Hermann Schussler: No Ordinary Man
Twenty-one year old Hermann Schussler (1842-1919) emigrated to California, from Switzerland, in 1864. Two years later, at the age of 23, he became Chief Engineer of the Spring Valley Water Works. Schussler was no ordinary young man. Born in the village of Rastebe in the Grand Duchy of Oldenberg, Germany, he came to California speaking little English. Armed with studies in civil engineering at the Universities of Karlsruhe and Zurich and a little engineering experience in Switzerland, Schussler rode into California on horseback with only a carpet bag for his personal belongings.

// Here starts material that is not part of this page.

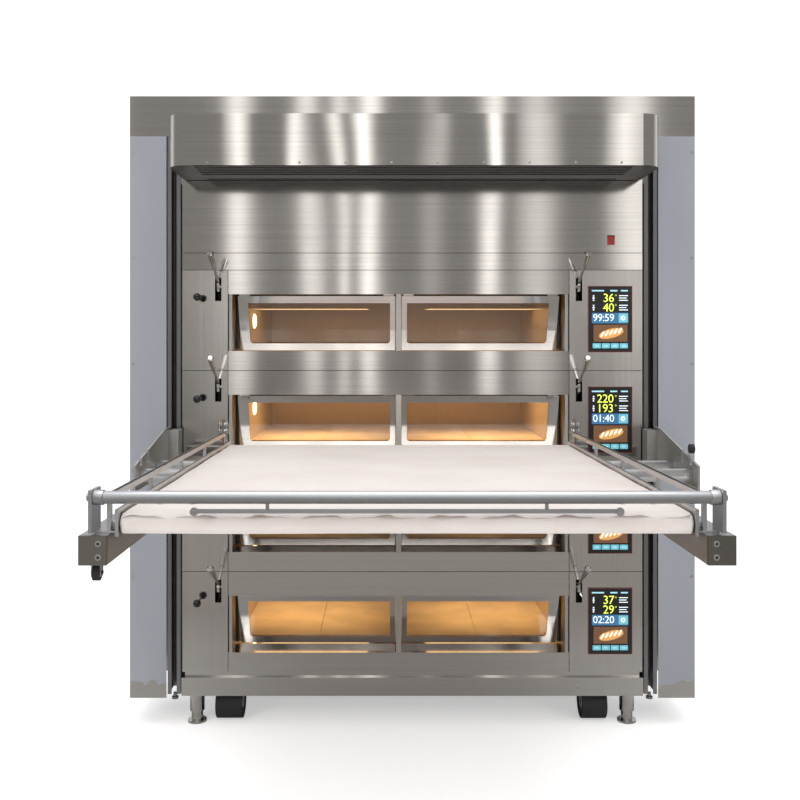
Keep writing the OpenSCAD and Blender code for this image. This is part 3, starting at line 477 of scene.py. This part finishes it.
print("dressed", sum(len(n) for n in finishes.values()), "nodes of", len(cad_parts))

# %% [markdown]
# ## Modelling helpers
#
# Everything new is made the same way: deselect, add a primitive at its size and place, apply the transform so that
# the object sits at the origin, then shape it and apply its modifiers. `settle` does the last steps for every piece.

# %% Helpers for pieces


def only(piece):
    bpy.ops.object.select_all(action="DESELECT")
    piece.select_set(True)
    bpy.context.view_layer.objects.active = piece
    return piece


def applied(piece):
    only(piece)
    bpy.ops.object.transform_apply(location=True, rotation=True, scale=True)
    return piece


def block(low, high):
    bpy.ops.object.select_all(action="DESELECT")
    low, high = Vector(low), Vector(high)
    bpy.ops.mesh.primitive_cube_add(size=1, location=(low + high) / 2)
    piece = bpy.context.object
    piece.scale = high - low
    return applied(piece)


def rod(start, end, radius, sides=32):
    bpy.ops.object.select_all(action="DESELECT")
    start, end = Vector(start), Vector(end)
    bpy.ops.mesh.primitive_cylinder_add(vertices=sides, radius=radius, depth=(end - start).length)
    piece = bpy.context.object
    piece.rotation_euler = (end - start).to_track_quat("Z", "Y").to_euler()
    piece.location = (start + end) / 2
    return applied(piece)


def ball(centre, radii, rings=14):
    bpy.ops.object.select_all(action="DESELECT")
    bpy.ops.mesh.primitive_uv_sphere_add(segments=2 * rings, ring_count=rings, radius=1, location=centre)
    piece = bpy.context.object
    piece.scale = radii
    return applied(piece)


def modify(piece, kind, **values):
    only(piece)
    modifier = piece.modifiers.new(kind.lower(), kind)
    for key, value in values.items():
        setattr(modifier, key, value)
    bpy.ops.object.modifier_apply(modifier=modifier.name)
    return piece


def rounded(piece, width, segments=2):
    return modify(piece, "BEVEL", width=width, segments=segments, limit_method="ANGLE", angle_limit=0.6)


def edit_faces(piece, wanted, *steps):
    """Selects the faces for which wanted(face) is true, then runs each step in edit mode."""
    only(piece)
    for polygon in piece.data.polygons:
        polygon.select = bool(wanted(polygon))
    for thing in list(piece.data.vertices) + list(piece.data.edges):
        thing.select = False
    bpy.ops.object.mode_set(mode="EDIT")
    bpy.ops.mesh.select_mode(type="FACE")
    bpy.ops.object.mode_set(mode="OBJECT")
    for polygon in piece.data.polygons:
        polygon.select = bool(wanted(polygon))
    bpy.ops.object.mode_set(mode="EDIT")
    for step in steps:
        step()
    bpy.ops.object.mode_set(mode="OBJECT")
    return piece


def joined(pieces):
    bpy.ops.object.select_all(action="DESELECT")
    for piece in pieces:
        piece.select_set(True)
    bpy.context.view_layer.objects.active = pieces[0]
    if len(pieces) > 1:
        bpy.ops.object.join()
    return bpy.context.view_layer.objects.active


def mirrored(piece, plane_x):
    """A copy reflected in the upright plane x = plane_x, its faces turned back outwards."""
    twin = piece.copy()
    twin.data = piece.data.copy()
    twin.data.transform(Matrix.Translation((2 * plane_x, 0, 0)) @ Matrix.Scale(-1, 4, (1, 0, 0)))
    twin.data.flip_normals()
    bpy.context.scene.collection.objects.link(twin)
    return twin


def turned(piece, centre, angle):
    """Turns a piece about the line through centre that runs along Y."""
    piece.data.transform(Matrix.Translation(centre) @ Matrix.Rotation(angle, 4, "Y") @ Matrix.Translation(-centre))
    return piece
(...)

Schussler's career spanned a half-century leaving his mark for all times on the dams, reservoirs and aqueducts serving San Francisco, San Mateo, Santa Clara and Alameda Counties. Schussler's ingenuity and foresight produced water works that provide nearly 15% of the water supply for these counties today. Schussler was also famous for designing the Comstock water system, one of the most extraordinary engineering feats of the West.
The Upper Crystal Springs Dam and Reservoir was built in 1876. It is 520 ft. long and 70 feet high and separates the upper and lower Crystal Springs lakes three miles from the southern end. The Lower Crystal Springs Dam was built by Schussler in 1888. In 1911, it was raised to its present height of 154 ft. It is 176 ft. wide at the base and 600 ft. long at the crest. The arched dam is built up of interlocking concrete blocks formed and poured in place.
This bronze plaque, commemorating Schussler, was installed at the Crystal Springs Dam in 1976 upon designation of Lower Crystal Springs Dam as a California Historic Civil Engineering landmark by the American Society of Civil Engineers. Inscribed and translated is the epitaph of Sir Christopher Wren in Saint Paul's Cathedral in London,"'Monumentum Requiris, Circumspice" ("If you seek his monument, look about you").